A new chapter has been started in the ongoing saga of Vista Outdoor’s sale process. Vista seems to firmly want to sell their Sporting Products division to CSG and take Revelyst (where Camp Chef sits) public, but MNC Capital is determined to not let that happen.

MNC has once again upped their offer, to now over $3 billion, and contends that it’s a much better offer than CSG’s. We may be reading into it a little, but from the press release that MNC put out about the updated offer, things are starting to sound more contentious.

MNC believes that absent its interest in an acquisition, Vista’s share price would trade back to where it was prior to MNC’s initial offer, which was below $30.00 per share. This is evidenced by Vista’s share price decline of 3% or $1.00 per share following Vista Board’s rejection on May 28, 2024 of MNC’s prior proposal. From May 17 until May 28, Vista not only failed to provide needed due diligence, it also did not respond to the merger agreement that MNC had sent the Company.

MNC Capital Letter from June 6th, 2024

Through the whole process Vista has contended that MNC’s offer doesn’t value Revelyst high enough and that the offer has financing contingencies. MNC keeps coming back and saying that neither point is true.

Additionally, the latest offer implies a value for Revelyst of over $1 billion, as compared to Vista’s valuation for Revelyst of $570 million disclosed in its own investor presentation on February 1, 2024.

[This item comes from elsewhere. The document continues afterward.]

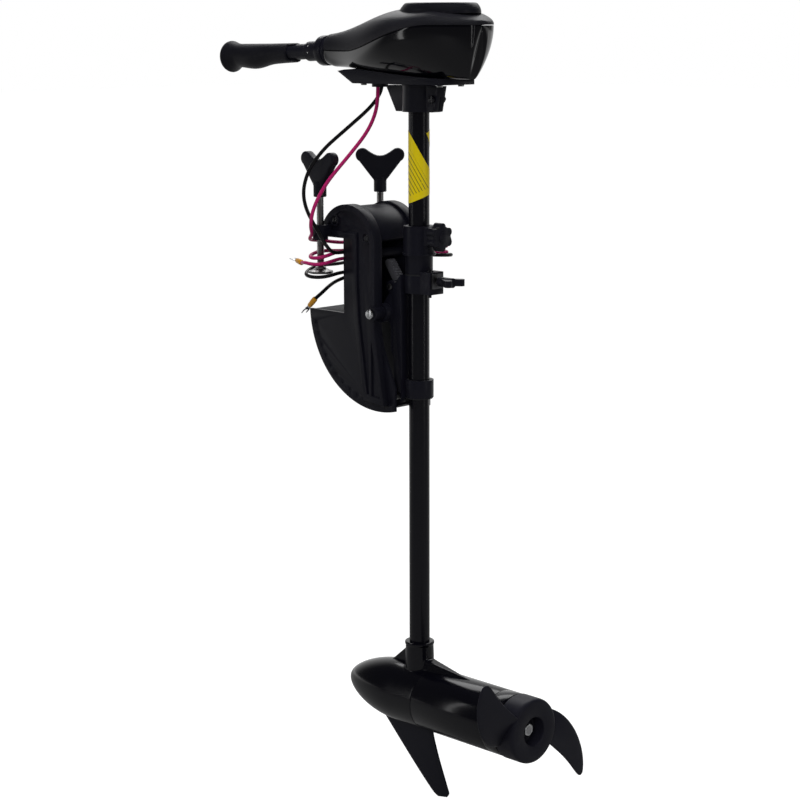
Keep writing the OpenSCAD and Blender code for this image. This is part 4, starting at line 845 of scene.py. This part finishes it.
def make_grip():
    sides, steps = 120, 110
    rings = []
    for k in range(steps + 1):
        s = k / steps
        start = 1 - (1 - clamp(s * GRIP_LEN / 2.4)) ** 2
        end = math.sqrt(max(0.0, 1 - clamp((s * GRIP_LEN - (GRIP_LEN - 7)) / 7) ** 2))
        ring = []
        for i in range(sides):
            a = TAU * i / sides
            r = grip_radius(s, a) - 1.2 * (1 - start) - 6 * (1 - end)
            tongue = mouth_reach(a) * (1 - clamp(s * GRIP_LEN / 40))
            ring.append(Vector((r * math.cos(a), r * math.sin(a), s * GRIP_LEN - tongue)))
        rings.append(ring)
    lip, inner = ([Vector((GRIP_BORE * math.cos(a), GRIP_BORE * math.sin(a), z(a)))
                   for a in (TAU * i / sides for i in range(sides))]
                  for z in (lambda a: 0.4 - mouth_reach(a), lambda a: GRIP_LEN - 26))
    end_rings = [[Vector((p.x * f, p.y * f, GRIP_LEN + 0.5 * (1 - f * f))) for p in rings[-1]]
                 for f in (0.85, 0.6, 0.3)]
    skin = [[TILLER_TURN @ (p + Vector((0, 0, GRIP_START))) + TILLER_AT for p in ring]
            for ring in [inner, lip] + rings + end_rings]
    place(loft("grip_skin", skin), "grip", RUBBER, "grip_rubber", "twist_grip", angle=50)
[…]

MNC Capital Letter from June 6th, 2024

MNC is referencing the slides below from Vista Outdoor’s February presentation. In our opinion, it’s a little inaccurate to say that.

  • VSTO Q3-FY24-Webslides_Page_1
  • VSTO Q3-FY24-Webslides_Page_2

As you can see, part of the enterprise valuation calculation was based on using the cash proceeds from the sale of their Sporting Products division. Changing the transaction also changes the enterprise value with this calculation.

The implied equity value is $890 million at the time of sale, when it would have no debt. That’s a better proxy for the value of the company. Enterprise values in general though aren’t aligned dollar for dollar with what a company would fetch through an acquisition.

It’s also a valuation from the balance sheet at the end of March, and doesn’t have future earnings from growth baked in. A traditional EBITDA acquisition multiple is probably more appropriate given where Revelyst is at in its journey.

Government Approval

One other point that MNC Capital makes in their latest letter is that their offer isn’t contingent on approval from the government because it keeps the ammo businesses in a US business. That’s a good argument to shareholders, even though Vista is confident they’ll receive approval.

MNC is proud to represent an American alternative. Our proposal provides compelling value and certainty for Vista shareholders and is in the best interests of Vista’s employees and the broader safety and security of the U.S. We have confidence in the management of both the Kinetic Group and Revelyst and expect to work closely with them to achieve the full potential of both companies

Mark Gottfredson, Managing Director of MNC Capital

I don’t want to dive too much into that though because I don’t follow that side of their business or that industry in general. I’m mainly looking at the overall transaction on the implication for Camp Chef and the other outdoor lifestyle brands.